Lucia Moholy wurde 1894 als Lucia Schulz in Prag in die deutschsprachige, jüdische Familie eines prominenten Anwalts geboren. Zunächst arbeitete sie kurzzeitig im Büro ihres Vaters. Aufgrund ihrer Sprachbegabung verdiente sie ihren Lebensunterhalt zunächst als Lehrerin. Doch bald wuchs ihr Interesse an der Kunst und sie entschied sich, Kunstgeschichte, Philosophie und Philologie an der Karls-Universität in Prag zu studieren. Nach dem Ausbruch des Ersten Weltkrieges zog sie nach Deutschland, wo sie als Theaterkritikerin tätig war und für verschiedene Verlage als Redakteurin arbeitete.

 Einblicke in das Leben und Werk von Lucia Moholy. Foto: Lucie Drahonovská
Einblicke in das Leben und Werk von Lucia Moholy. Foto: Lucie Drahonovská

Zauber der Fotografie

Lucias Leben nahm eine entscheidende Wendung, als sie den avantgardistischen Maler, Bildhauer, Designer und Fotografen László Moholy-Nagy kennenlernte, der aus Ungarn nach Berlin emigriert war. Sie heirateten 1921 und finanzierten ihr Leben größtenteils aus ihrem Gehalt. Nachdem László Moholy-Nagy Walter Gropius bei der Ausstellung „Der Sturm“ in Weimar getroffen und von ihm eine Professur am Bauhaus angeboten bekommen hatte, entdeckte Lucia die Faszination der Fotografie. Gemeinsam mit ihrem Mann widmete sie sich der Erforschung von Bild-, Text- und Klangkunst. Ihre Erkenntnisse veröffentlichten sie 1922 in ihrem einflussreichen Essay „Production-Reproduction“, der in der renommierten Zeitschrift „De Stijl“ erschien. In Weimar und später in der neuen Bauhaus-Schule in Dessau avancierte Lucia zur bedeutendsten Dokumentaristin des Bauhaus. Obwohl ihre Fotografien häufig ohne Nennung ihrer Autorschaft publiziert wurden, spielte sie eine entscheidende Rolle bei der Prägung der öffentlichen Wahrnehmung des Bauhaus. Ihre Leidenschaft für die Fotografie setzte sie auch in Berlin fort, wo sie an der Itten-Schule lehrte. Aus dieser Zeit stammen einzigartige Porträts von Künstlern aus den radikalen pädagogischen Institutionen in Loheland und Schwarzenden.

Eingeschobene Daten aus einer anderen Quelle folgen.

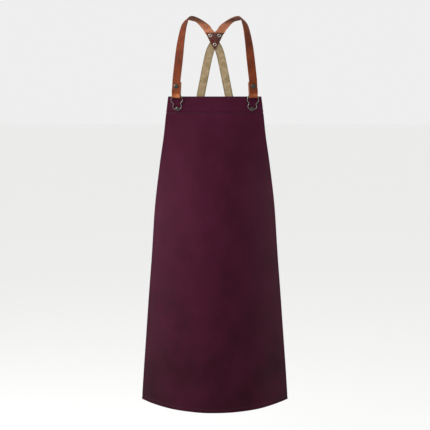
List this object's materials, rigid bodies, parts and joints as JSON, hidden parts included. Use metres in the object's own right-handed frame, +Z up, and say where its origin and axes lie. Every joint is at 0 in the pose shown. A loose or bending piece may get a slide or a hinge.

Neben dem Bauhaus umfasst die Ausstellung auch Werke aus Lucias Londoner Portrait-Atelier, in dem sie Mitglieder der Bloomsbury Group sowie namhafte Persönlichkeiten aus Wissenschaft und Kultur porträtierte, die in Großbritannien gegen den Faschismus kämpften. Ein weiterer Teil der Exposition „Exposures“ widmet sich Lucias Einfluss auf die Kunstszene in Zürich, wohin sie 1959 zog. Dort knüpfte sie Kontakte zu jüngeren Schweizer Künstlern, darunter Giorgio Joch und Vera Isler. Lucia Moholy verstarb 1989 und hinterließ ein umfangreiches Archiv mit Fotografien, unveröffentlichten Texten und Korrespondenz.